PROBLEM DESCRIPTION
Type again, exactly, the lines below from the start through the line that includes "3), quads_of(rows, columns, close_rows, close_columns)".

GIVEN DATA

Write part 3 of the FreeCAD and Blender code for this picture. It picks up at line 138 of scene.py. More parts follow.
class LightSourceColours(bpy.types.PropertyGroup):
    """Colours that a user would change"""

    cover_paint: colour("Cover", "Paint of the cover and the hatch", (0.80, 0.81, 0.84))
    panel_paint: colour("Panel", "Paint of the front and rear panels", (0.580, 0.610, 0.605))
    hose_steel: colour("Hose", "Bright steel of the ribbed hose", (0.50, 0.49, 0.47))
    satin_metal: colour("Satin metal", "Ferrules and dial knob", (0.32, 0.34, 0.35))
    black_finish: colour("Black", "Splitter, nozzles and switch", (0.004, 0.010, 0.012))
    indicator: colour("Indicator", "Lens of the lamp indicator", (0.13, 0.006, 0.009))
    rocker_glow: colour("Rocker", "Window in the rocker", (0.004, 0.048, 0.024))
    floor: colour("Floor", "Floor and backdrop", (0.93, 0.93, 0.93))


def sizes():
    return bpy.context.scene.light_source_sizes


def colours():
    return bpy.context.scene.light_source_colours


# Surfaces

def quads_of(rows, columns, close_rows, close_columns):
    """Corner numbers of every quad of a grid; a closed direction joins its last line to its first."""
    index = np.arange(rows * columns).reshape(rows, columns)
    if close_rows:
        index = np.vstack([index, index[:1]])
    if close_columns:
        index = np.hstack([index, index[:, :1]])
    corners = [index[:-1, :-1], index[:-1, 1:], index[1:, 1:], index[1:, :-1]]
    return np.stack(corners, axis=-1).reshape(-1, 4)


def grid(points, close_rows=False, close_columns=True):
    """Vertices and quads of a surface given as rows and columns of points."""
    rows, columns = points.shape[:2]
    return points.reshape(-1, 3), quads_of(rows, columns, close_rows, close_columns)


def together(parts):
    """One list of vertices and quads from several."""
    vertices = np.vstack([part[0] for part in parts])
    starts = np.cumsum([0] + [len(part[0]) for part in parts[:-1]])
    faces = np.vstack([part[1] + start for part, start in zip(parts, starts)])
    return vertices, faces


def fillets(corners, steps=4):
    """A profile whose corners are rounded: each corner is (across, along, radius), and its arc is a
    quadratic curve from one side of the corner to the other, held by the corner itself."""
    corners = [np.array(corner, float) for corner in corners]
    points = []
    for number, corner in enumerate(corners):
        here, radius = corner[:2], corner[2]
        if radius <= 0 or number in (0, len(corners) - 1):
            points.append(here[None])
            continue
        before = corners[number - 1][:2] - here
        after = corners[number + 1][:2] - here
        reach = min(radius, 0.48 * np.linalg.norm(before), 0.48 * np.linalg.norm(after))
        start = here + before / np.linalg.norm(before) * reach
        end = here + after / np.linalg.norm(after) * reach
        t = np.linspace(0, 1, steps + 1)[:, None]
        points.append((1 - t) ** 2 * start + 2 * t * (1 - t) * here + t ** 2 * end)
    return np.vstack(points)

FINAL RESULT
Write part 3 of the FreeCAD and Blender code for this picture. It picks up at line 138 of scene.py. More parts follow.
class LightSourceColours(bpy.types.PropertyGroup):
    """Colours that a user would change"""

    cover_paint: colour("Cover", "Paint of the cover and the hatch", (0.80, 0.81, 0.84))
    panel_paint: colour("Panel", "Paint of the front and rear panels", (0.580, 0.610, 0.605))
    hose_steel: colour("Hose", "Bright steel of the ribbed hose", (0.50, 0.49, 0.47))
    satin_metal: colour("Satin metal", "Ferrules and dial knob", (0.32, 0.34, 0.35))
    black_finish: colour("Black", "Splitter, nozzles and switch", (0.004, 0.010, 0.012))
    indicator: colour("Indicator", "Lens of the lamp indicator", (0.13, 0.006, 0.009))
    rocker_glow: colour("Rocker", "Window in the rocker", (0.004, 0.048, 0.024))
    floor: colour("Floor", "Floor and backdrop", (0.93, 0.93, 0.93))


def sizes():
    return bpy.context.scene.light_source_sizes


def colours():
    return bpy.context.scene.light_source_colours


# Surfaces

def quads_of(rows, columns, close_rows, close_columns):
    """Corner numbers of every quad of a grid; a closed direction joins its last line to its first."""
    index = np.arange(rows * columns).reshape(rows, columns)
    if close_rows:
        index = np.vstack([index, index[:1]])
    if close_columns:
        index = np.hstack([index, index[:, :1]])
    corners = [index[:-1, :-1], index[:-1, 1:], index[1:, 1:], index[1:, :-1]]
    return np.stack(corners, axis=-1).reshape(-1, 4)


def grid(points, close_rows=False, close_columns=True):
    """Vertices and quads of a surface given as rows and columns of points."""
    rows, columns = points.shape[:2]
    return points.reshape(-1, 3), quads_of(rows, columns, close_rows, close_columns)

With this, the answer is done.